» EXERCISE OBJECTIVE
Repeat exactly each line of the data provided below.

» RECORDED INFORMATION
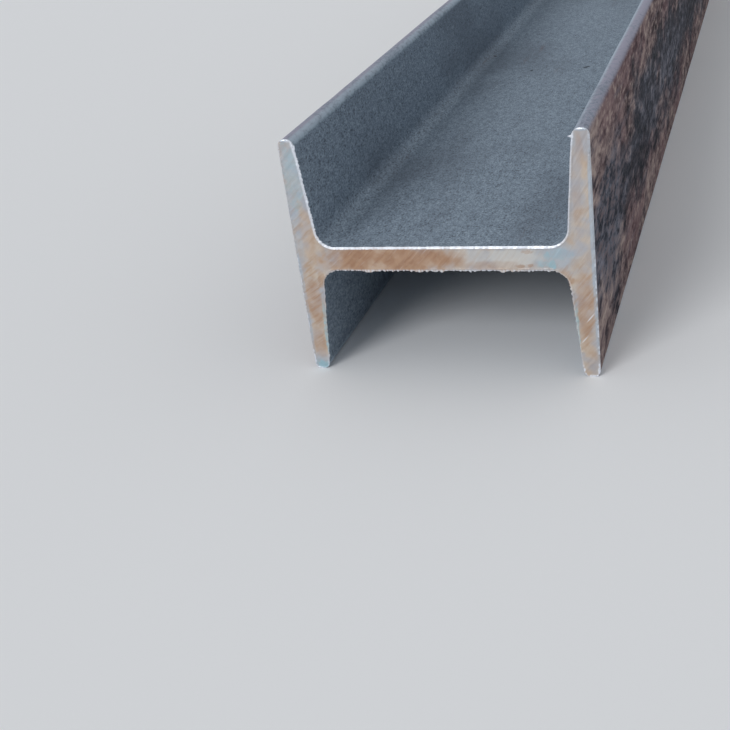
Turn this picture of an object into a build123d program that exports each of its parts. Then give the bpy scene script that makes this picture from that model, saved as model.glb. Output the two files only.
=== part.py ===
"""Rolled steel I-beam with tapered flanges, one stock length with both ends sawn square.

The beam lies on its side as it is stored: the web is level, the two flanges stand upright,
and it rests on the toes of both flanges. X runs across the depth of the section, Y along
the length and Z up the width of the flanges. The origin is under the middle of the beam,
at the height of the toes that it rests on.
"""
from build123d import *
import math
import os

# section, in millimetres
depth = 152.4  # over the outer faces of the two flanges
flange_width = 127.0  # from toe to toe
web_thickness = 12.0
flange_thickness = 10.4  # halfway between the web's face and the toe
flange_taper = 5.0  # degrees between a flange's inner and outer face
root_radius = 9.5  # between the web and the inner face of a flange
toe_radius = 3.9  # the inner corner of a toe
edge_radius = 3.7  # the outer corner of a toe, so that a toe is nearly a full round

# stock length between the two saw cuts
length = 6000.0

# one quarter of the section, measured from the middle of the web
half_depth = depth / 2
half_width = flange_width / 2
half_web = web_thickness / 2
overhang = half_width - half_web
thickening = math.tan(math.radians(flange_taper)) * overhang / 2
toe_thickness = flange_thickness - thickening
root_thickness = flange_thickness + thickening
toe_rounding = min(toe_radius, toe_thickness / 2)  # on a thin toe the two roundings meet in its middle
edge_rounding = min(edge_radius, toe_thickness / 2)

web_middle = (0, 0)
back = (half_depth, 0)
toe_outer = (half_depth, half_width)
toe_inner = (half_depth - toe_thickness, half_width)
root = (half_depth - root_thickness, half_web)
web_face = (0, half_web)

section_plane = Plane(origin=(0, 0, half_width), x_dir=(1, 0, 0), z_dir=(0, -1, 0))

with BuildPart() as i_beam:
    with BuildSketch(section_plane) as section:
        with BuildLine():
            Polyline(web_middle, back, toe_outer, toe_inner, root, web_face, close=True)
        make_face()
        # the rolls leave no sharp corner: a wide hollow at the root, and a toe rounded on both sides
        fillet(section.vertices().sort_by_distance(root)[0], radius=root_radius)
        fillet(section.vertices().sort_by_distance(toe_inner)[0], radius=toe_rounding)
        fillet(section.vertices().sort_by_distance(toe_outer)[0], radius=edge_rounding)
        mirror(about=Plane.XZ)
        mirror(about=Plane.YZ)
    extrude(amount=length / 2, both=True)

i_beam.part.label = "i_beam"

os.makedirs("parts", exist_ok=True)
export_step(i_beam.part, "parts/i_beam.step")

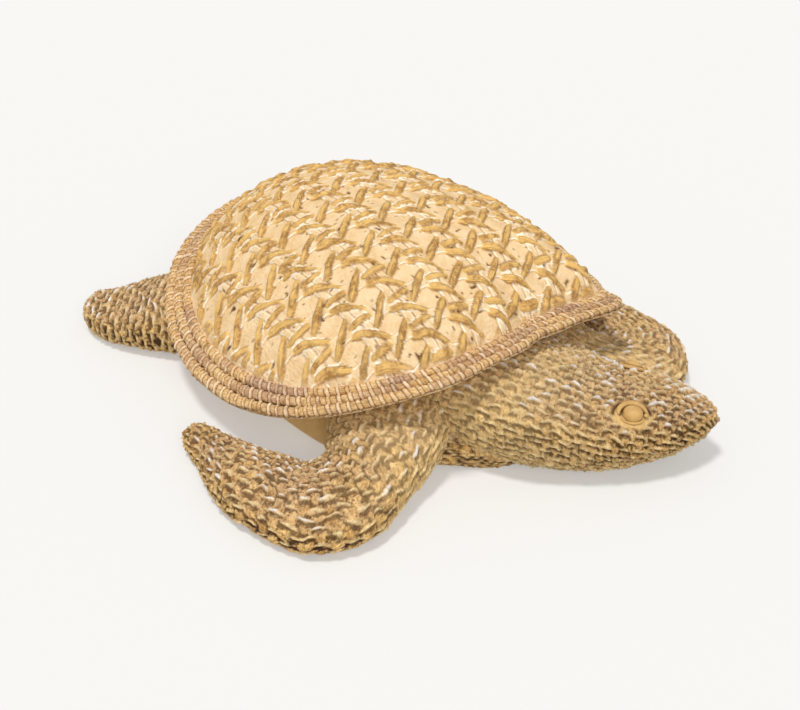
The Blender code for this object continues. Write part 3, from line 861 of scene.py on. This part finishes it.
def skin_by_eyes(base):
    """Where the head's skin is smooth, creased and streaked pale: round each eye."""
    plain, crease, streak = (np.zeros(base.shape[:2]) for _ in range(3))
    rough, broken = noise(base, 4.0, 301), smoothstep(-0.35, 0.1, noise(base, 2.2, 302))
    ends = 10.0 + 2.5 * noise(base, 5.0, 303)
    for name, angle, sunk in EYES:
        centre, ahead, above, out = eye_axes(angle)
        x, y = (base - centre) @ ahead, (base - centre) @ above
        away = np.linalg.norm(base - centre, axis=-1)
        size, turn = np.hypot(x / 1.25, y), np.arctan2(y, x / 1.25)
        bare = smoothstep(7.0, 5.6, np.hypot(x / 1.2, np.where(y > 0, y, y * 1.15)))
        plain = np.maximum(plain, bare * (away < 12))
        rings = np.maximum(smoothstep(0.7, 0.2, np.abs(size - 3.5)), smoothstep(1.0, 0.4, np.abs(size - 5.6)))
        rings *= smoothstep(-1.5, 0.5, y)
        crease = np.maximum(crease, rings * (away < 12))
        rays = smoothstep(0.55, 0.95, np.cos(turn * 9 + 1.6 * rough)) * broken
        rays *= smoothstep(6.0, 6.8, size) * smoothstep(ends, ends - 2, size)
        streak = np.maximum(streak, rays * (y > 1.5) * (away < 14))
    return plain, crease, streak


def belly_plain(base):
    """Where the belly is smooth: behind the front flippers."""
    flat = np.zeros(base.shape[:2])
    return smoothstep(52, 44, base[..., 0]), flat, flat


def mirrored(rows):
    """The rows of a limb on the other side of the turtle."""
    return tuple((x1, -y1, x0, -y0, z, above, below) for x0, y0, x1, y1, z, above, below in rows)


skin, smooth_skin = skin_material(), smooth_material()
rope_finish, cane_finish = rope_material(), cane_material()
carapace(cane_finish)
for row, name in enumerate(("outer_rope", "middle_rope", "inner_rope")):
    rope(name, row, rope_finish, 60 + 10 * row)
limb("head", HEAD, 290, 260, (2.65, 2.4, 1.20), skin, 100, 0.12, relief=1.45, reach=0.76,
     smooth=skin_by_eyes, painted_light_reach=0.78)
limb("right_flipper", RIGHT_FLIPPER, 360, 220, (3.7, 2.8, 1.0), skin, 120, 0.10, relief=1.0, reach=0.62,
     scratches=0.24)
limb("left_flipper", LEFT_FLIPPER, 260, 170, (3.5, 2.8, 1.0), skin, 140, 0.08, relief=1.0, reach=0.66,
     scratches=0.22, painted_light_reach=0.6)
for name, rows, seed, floor in (("right_hind_flipper", HIND_FLIPPER, 160, 0.06),
                                ("left_hind_flipper", mirrored(HIND_FLIPPER), 180, 0.04)):
    limb(name, rows, 160, 140, (3.4, 3.0, 1.0), skin, seed, floor, relief=1.05, along_dashes=False,
         painted_light_reach=0.12)
limb("tail", TAIL, 60, 50, (3.0, 2.8, 1.0), skin, 200, 0.02)
limb("belly", BELLY, 150, 260, (3.2, 3.2, 1.0), skin, 220, 0.0, relief=0.9, reach=0.7, smooth=belly_plain)
for name, angle, sunk in EYES:
    eye(name, angle, sunk, smooth_skin)


# Floor, light and camera
def studio():
    """Pale floor that gives off part of its own light, soft sky and two soft suns."""
    bpy.ops.mesh.primitive_plane_add(size=FLOOR_SIZE)
    floor = bpy.context.object
    floor.name = floor.data.name = "floor"
    paper, _, shader = new_material("paper", 0.9)
    shader.inputs["Base Color"].default_value = linear(*FLOOR_COLOUR)
    shader.inputs["Emission Color"].default_value = FLOOR_GLOW
    shader.inputs["Emission Strength"].default_value = FLOOR_GLOW_STRENGTH
    floor.data.materials.append(paper)
    world = bpy.context.scene.world or bpy.data.worlds.new("studio")
    bpy.context.scene.world = world
    world.use_nodes = True
    background = world.node_tree.nodes["Background"]
    background.inputs["Color"].default_value = SKY_COLOUR
    background.inputs["Strength"].default_value = SKY_STRENGTH
    for name, towards, energy, spread in LAMPS:
        bpy.ops.object.light_add(type="SUN")
        lamp = bpy.context.object
        lamp.name = name
        lamp.data.energy = energy
        lamp.data.angle = radians(spread)
        lamp.rotation_euler = Vector(towards).to_track_quat("-Z", "Y").to_euler()


def camera():
    """The photo's own view."""
    azimuth, elevation = radians(CAMERA_AZIMUTH), radians(CAMERA_ELEVATION)
    back = Vector((sin(azimuth) * cos(elevation), -cos(azimuth) * cos(elevation), sin(elevation)))
    bpy.ops.object.camera_add(location=Vector(CAMERA_TARGET) + back * CAMERA_DISTANCE)
    made = bpy.context.object
    made.data.lens = CAMERA_LENS
    made.data.sensor_width = CAMERA_SENSOR
    made.rotation_euler = (-back).to_track_quat("-Z", "Y").to_euler()
    bpy.context.scene.camera = made


studio()
camera()
bpy.context.scene.view_settings.view_transform = "Standard"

» CORRECT RESPONSE
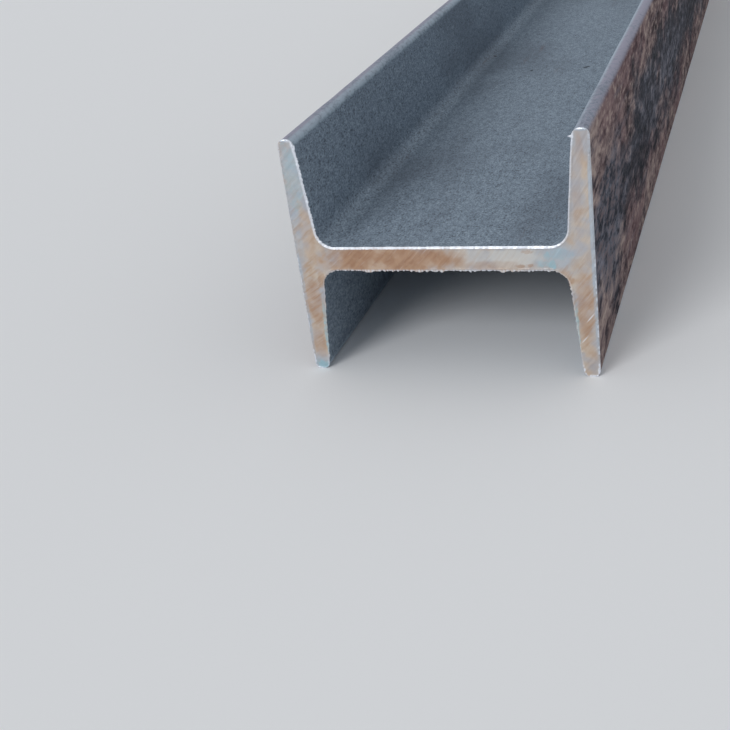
Turn this picture of an object into a build123d program that exports each of its parts. Then give the bpy scene script that makes this picture from that model, saved as model.glb. Output the two files only.
=== part.py ===
"""Rolled steel I-beam with tapered flanges, one stock length with both ends sawn square.

The beam lies on its side as it is stored: the web is level, the two flanges stand upright,
and it rests on the toes of both flanges. X runs across the depth of the section, Y along
the length and Z up the width of the flanges. The origin is under the middle of the beam,
at the height of the toes that it rests on.
"""
from build123d import *
import math
import os

# section, in millimetres
depth = 152.4  # over the outer faces of the two flanges
flange_width = 127.0  # from toe to toe
web_thickness = 12.0
flange_thickness = 10.4  # halfway between the web's face and the toe
flange_taper = 5.0  # degrees between a flange's inner and outer face
root_radius = 9.5  # between the web and the inner face of a flange
toe_radius = 3.9  # the inner corner of a toe
edge_radius = 3.7  # the outer corner of a toe, so that a toe is nearly a full round

# stock length between the two saw cuts
length = 6000.0

# one quarter of the section, measured from the middle of the web
half_depth = depth / 2
half_width = flange_width / 2
half_web = web_thickness / 2
overhang = half_width - half_web
thickening = math.tan(math.radians(flange_taper)) * overhang / 2
toe_thickness = flange_thickness - thickening
root_thickness = flange_thickness + thickening
toe_rounding = min(toe_radius, toe_thickness / 2)  # on a thin toe the two roundings meet in its middle
edge_rounding = min(edge_radius, toe_thickness / 2)

web_middle = (0, 0)
back = (half_depth, 0)
toe_outer = (half_depth, half_width)
toe_inner = (half_depth - toe_thickness, half_width)
root = (half_depth - root_thickness, half_web)
web_face = (0, half_web)

section_plane = Plane(origin=(0, 0, half_width), x_dir=(1, 0, 0), z_dir=(0, -1, 0))

with BuildPart() as i_beam:
    with BuildSketch(section_plane) as section:
        with BuildLine():
            Polyline(web_middle, back, toe_outer, toe_inner, root, web_face, close=True)
        make_face()
        # the rolls leave no sharp corner: a wide hollow at the root, and a toe rounded on both sides
        fillet(section.vertices().sort_by_distance(root)[0], radius=root_radius)
        fillet(section.vertices().sort_by_distance(toe_inner)[0], radius=toe_rounding)
        fillet(section.vertices().sort_by_distance(toe_outer)[0], radius=edge_rounding)
        mirror(about=Plane.XZ)
        mirror(about=Plane.YZ)
    extrude(amount=length / 2, both=True)

i_beam.part.label = "i_beam"

os.makedirs("parts", exist_ok=True)
export_step(i_beam.part, "parts/i_beam.step")

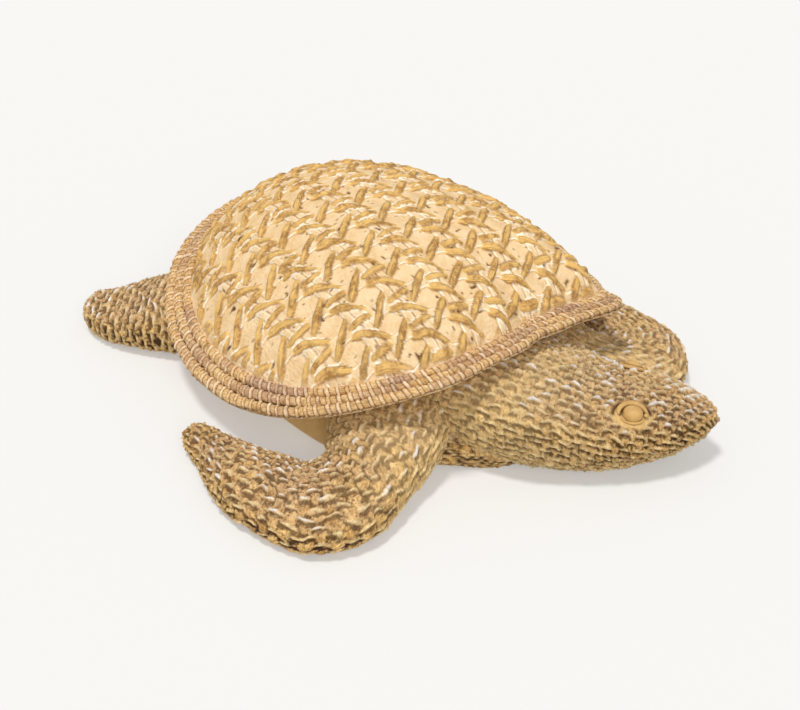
The Blender code for this object continues. Write part 3, from line 861 of scene.py on. This part finishes it.
def skin_by_eyes(base):
    """Where the head's skin is smooth, creased and streaked pale: round each eye."""
    plain, crease, streak = (np.zeros(base.shape[:2]) for _ in range(3))
    rough, broken = noise(base, 4.0, 301), smoothstep(-0.35, 0.1, noise(base, 2.2, 302))
    ends = 10.0 + 2.5 * noise(base, 5.0, 303)
    for name, angle, sunk in EYES:
        centre, ahead, above, out = eye_axes(angle)
        x, y = (base - centre) @ ahead, (base - centre) @ above
        away = np.linalg.norm(base - centre, axis=-1)
        size, turn = np.hypot(x / 1.25, y), np.arctan2(y, x / 1.25)
        bare = smoothstep(7.0, 5.6, np.hypot(x / 1.2, np.where(y > 0, y, y * 1.15)))
        plain = np.maximum(plain, bare * (away < 12))
        rings = np.maximum(smoothstep(0.7, 0.2, np.abs(size - 3.5)), smoothstep(1.0, 0.4, np.abs(size - 5.6)))
        rings *= smoothstep(-1.5, 0.5, y)
        crease = np.maximum(crease, rings * (away < 12))
        rays = smoothstep(0.55, 0.95, np.cos(turn * 9 + 1.6 * rough)) * broken
        rays *= smoothstep(6.0, 6.8, size) * smoothstep(ends, ends - 2, size)
        streak = np.maximum(streak, rays * (y > 1.5) * (away < 14))
    return plain, crease, streak


def belly_plain(base):
    """Where the belly is smooth: behind the front flippers."""
    flat = np.zeros(base.shape[:2])
    return smoothstep(52, 44, base[..., 0]), flat, flat


def mirrored(rows):
    """The rows of a limb on the other side of the turtle."""
    return tuple((x1, -y1, x0, -y0, z, above, below) for x0, y0, x1, y1, z, above, below in rows)


skin, smooth_skin = skin_material(), smooth_material()
rope_finish, cane_finish = rope_material(), cane_material()
carapace(cane_finish)
for row, name in enumerate(("outer_rope", "middle_rope", "inner_rope")):
    rope(name, row, rope_finish, 60 + 10 * row)
limb("head", HEAD, 290, 260, (2.65, 2.4, 1.20), skin, 100, 0.12, relief=1.45, reach=0.76,
     smooth=skin_by_eyes, painted_light_reach=0.78)
limb("right_flipper", RIGHT_FLIPPER, 360, 220, (3.7, 2.8, 1.0), skin, 120, 0.10, relief=1.0, reach=0.62,
     scratches=0.24)
limb("left_flipper", LEFT_FLIPPER, 260, 170, (3.5, 2.8, 1.0), skin, 140, 0.08, relief=1.0, reach=0.66,
     scratches=0.22, painted_light_reach=0.6)
for name, rows, seed, floor in (("right_hind_flipper", HIND_FLIPPER, 160, 0.06),
                                ("left_hind_flipper", mirrored(HIND_FLIPPER), 180, 0.04)):
    limb(name, rows, 160, 140, (3.4, 3.0, 1.0), skin, seed, floor, relief=1.05, along_dashes=False,
         painted_light_reach=0.12)
limb("tail", TAIL, 60, 50, (3.0, 2.8, 1.0), skin, 200, 0.02)
limb("belly", BELLY, 150, 260, (3.2, 3.2, 1.0), skin, 220, 0.0, relief=0.9, reach=0.7, smooth=belly_plain)
for name, angle, sunk in EYES:
    eye(name, angle, sunk, smooth_skin)


# Floor, light and camera
def studio():
    """Pale floor that gives off part of its own light, soft sky and two soft suns."""
    bpy.ops.mesh.primitive_plane_add(size=FLOOR_SIZE)
    floor = bpy.context.object
    floor.name = floor.data.name = "floor"
    paper, _, shader = new_material("paper", 0.9)
    shader.inputs["Base Color"].default_value = linear(*FLOOR_COLOUR)
    shader.inputs["Emission Color"].default_value = FLOOR_GLOW
    shader.inputs["Emission Strength"].default_value = FLOOR_GLOW_STRENGTH
    floor.data.materials.append(paper)
    world = bpy.context.scene.world or bpy.data.worlds.new("studio")
    bpy.context.scene.world = world
    world.use_nodes = True
    background = world.node_tree.nodes["Background"]
    background.inputs["Color"].default_value = SKY_COLOUR
    background.inputs["Strength"].default_value = SKY_STRENGTH
    for name, towards, energy, spread in LAMPS:
        bpy.ops.object.light_add(type="SUN")
        lamp = bpy.context.object
        lamp.name = name
        lamp.data.energy = energy
        lamp.data.angle = radians(spread)
        lamp.rotation_euler = Vector(towards).to_track_quat("-Z", "Y").to_euler()


def camera():
    """The photo's own view."""
    azimuth, elevation = radians(CAMERA_AZIMUTH), radians(CAMERA_ELEVATION)
    back = Vector((sin(azimuth) * cos(elevation), -cos(azimuth) * cos(elevation), sin(elevation)))
    bpy.ops.object.camera_add(location=Vector(CAMERA_TARGET) + back * CAMERA_DISTANCE)
    made = bpy.context.object
    made.data.lens = CAMERA_LENS
    made.data.sensor_width = CAMERA_SENSOR
    made.rotation_euler = (-back).to_track_quat("-Z", "Y").to_euler()
    bpy.context.scene.camera = made


studio()
camera()
bpy.context.scene.view_settings.view_transform = "Standard"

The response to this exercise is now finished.